Our efforts to develop a locally-driven, comprehensive, prevention-based CVE framework remain ongoing. We have taken great strides over recent months to professionalize and institutionalize the CVE infrastructure of the Department and the U.S. Government as a whole. However, more work remains.
Preventing future recruits to terrorism has become more important than ever. A generation ago, individuals may have been radicalized to violence by someone they knew in person over the course of several years; now, while that still takes place, it is far more common for individuals to be radicalized to violence online. One example of the older model in transition is Zachary Chesser, a Virginia native who pled guilty to supporting terrorists overseas and crimes of violence. He was a typical suburban Virginia youth: growing up, he was a good student and a soccer fan. He radicalized to violence between 2008 and 2010, integrating online violent extremist material with in-person relationships, and the exchange of formal letters.2
By contrast, we now see individuals recruited to fight for ISIL based on information obtained exclusively online. ISIL’s deft use of the Internet, together with the wide availability of its messaging, has broadened the population of potentially vulnerable individuals and shortened the timespan of their recruitment.

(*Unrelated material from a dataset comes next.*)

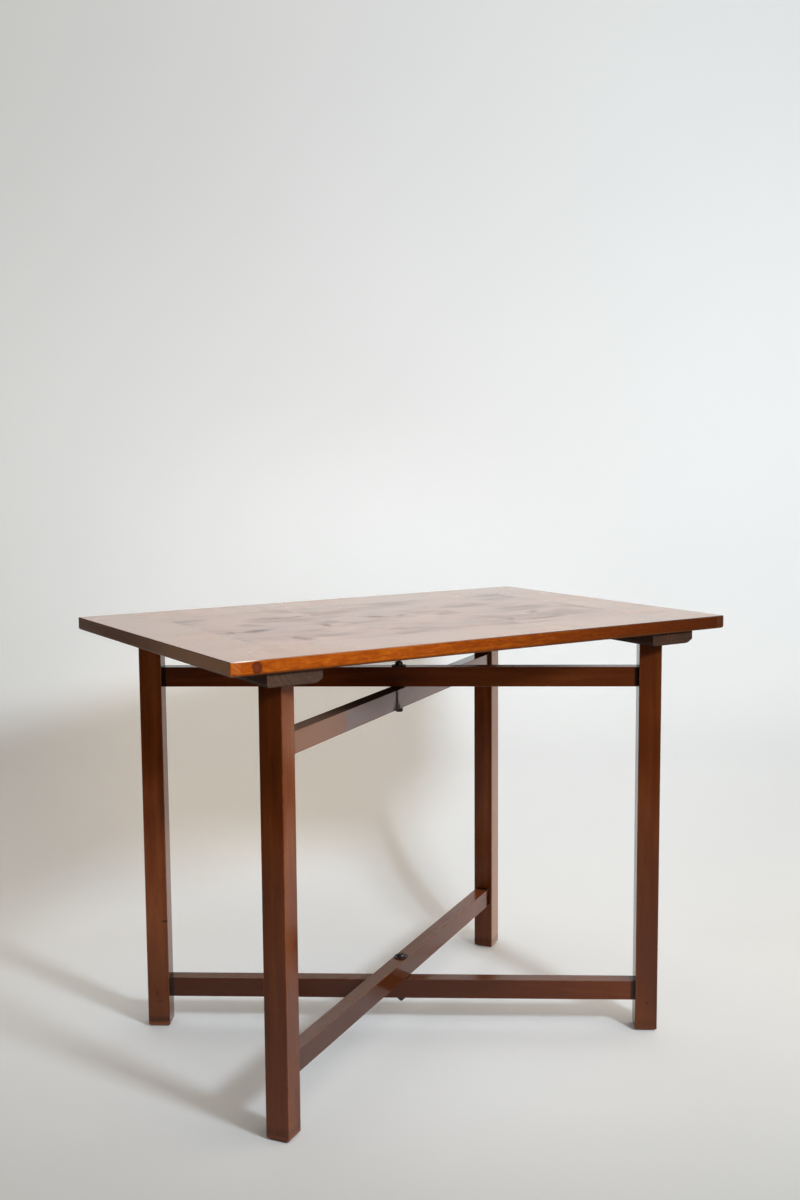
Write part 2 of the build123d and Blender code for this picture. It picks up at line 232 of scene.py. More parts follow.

The recent events in San Bernardino, Orlando, and most recently in New York, New Jersey and Minnesota highlight the urgency and severity of this threat. As such, the CVE efforts undertaken by both the Department and the CVE Task Force are paramount to address one of the most significant homeland security challenges facing the nation.
This is the vision we are working to implement today, through the important work of building a comprehensive CVE model that ensures safe and resilient communities in the homeland. Thank you again for the opportunity to address this critical issue.